A strong relationship with the provider will be one that is flexible and that addresses the needs of both sides. It must incorporate the change management tools that can allow the agreement between parties to evolve as conditions change.
 

While measuring the service provider’s performance is important to ongoing governance, so is the “big picture.” To assess how well the relationship is serving the company as a whole, the team needs to stay in close contact with executives and other stakeholders. This is a two-way communication that conveys the state of the relationship to those stakeholders and also assimilates their feedback.
 

Governance Tools
 

The trend toward a complex blend of outsourcing, offshoring and internal shared services creates a clear need for end-to-end global performance monitoring. Most organizations either develop their own tools or rely on those of their service providers.

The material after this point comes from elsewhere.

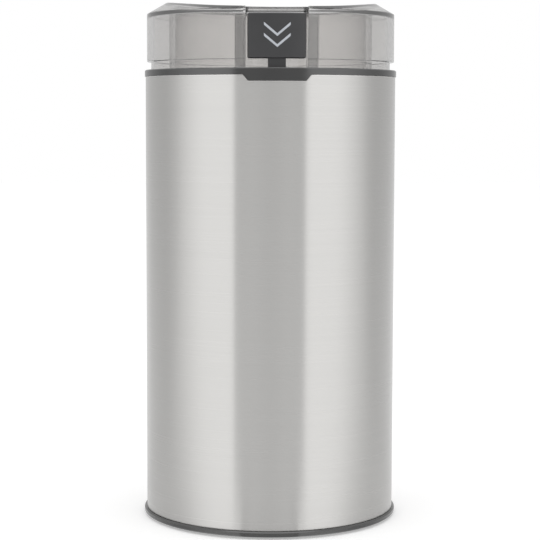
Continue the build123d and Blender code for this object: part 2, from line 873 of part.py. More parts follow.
# ---------------------------------------------------------------- button train
def push_button():
    half = button_width / 2
    cap = block(-half, half, -body_radius, -button_back, z_button, z_button + button_height)
    cap = cap & rod(button_front, z_button, z_button + button_height)
    cap = fillet(cap.edges(), button_round)
    stem_half = stem_width / 2
    stem = block(-stem_half, stem_half, -stem_front, -stem_back, z_rod_top, z_button + 1)
    half_tenon = tenon_width / 2
    tenon = block(-half_tenon, half_tenon, -stem_front, -stem_back, z_rod_top - tenon_length, z_rod_top)
    return cap + stem + tenon


def push_rod():
    half = rod_width / 2
    blade_part = block(-half, half, -stem_front, -stem_back, z_rod_low, z_rod_top)
    slot = tenon_width / 2 + shaft_gap
    blade_part -= block(-slot, slot, -body_radius, 0, z_rod_top - tenon_length, z_rod_top + 1)
    reach = switch_y - lever_width / 2
    arm_low = z_nose
    arm_high = z_nose + arm_thickness - slip_gap
    arm = block(-2 * nose_radius, 2 * nose_radius, -stem_back, -reach, arm_low, arm_high)
    nose = rod_y(nose_radius, 0, -switch_y - lever_width / 2, -reach, z_nose)
    peg = rod(spring_peg_radius, z_rod_low - spring_peg_height, z_rod_low, 0, -stem_middle)
    return blade_part + arm + nose + peg


def return_spring():
    spring = coil(spring_radius, spring_wire, z_rod_low - z_shelf, spring_turns)
    return Pos(0, -stem_middle, z_shelf) * spring


# ---------------------------------------------------------------- switch
hinge_x = -lever_arm
switch_hole = switch_screw_radius + shaft_gap
ear_inner = lever_width / 2 + slip_gap
ear_outer = ear_inner + hinge_ear
bracket_screw_y = switch_back - bracket_sheet - bracket_flange / 2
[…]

However, there are third-party technology tools available that help drive and reflect the operational and management discipline, provide greater accuracy and independence from outsourcing service providers and serve as catalysts for change.
 

These tools are particularly useful in mapping processes, and in some cases, measuring and gauging the quantitative measures of service provider performance.
 

It is important to think through what tools your governance organization needs to effectively and efficiently manage relationships. For some organizations, the third-party tools are in place, but there is difficulty in effectively leveraging them and gaining visibility into their global situation. That has driven the development of new, wider-ranging tools. These tools are designed to handle not only all aspects of a single outsourcing relationship, but can be particularly effective in managing multi-provider environments and all the aspects of all the outsourcing relationships in which an organization is involved, regardless of the business process.
 

With the appropriate effort to assure that the company and the service provider are operating from shared principles, a basis for a true partnership-oriented relationship that delivers on its potential is created.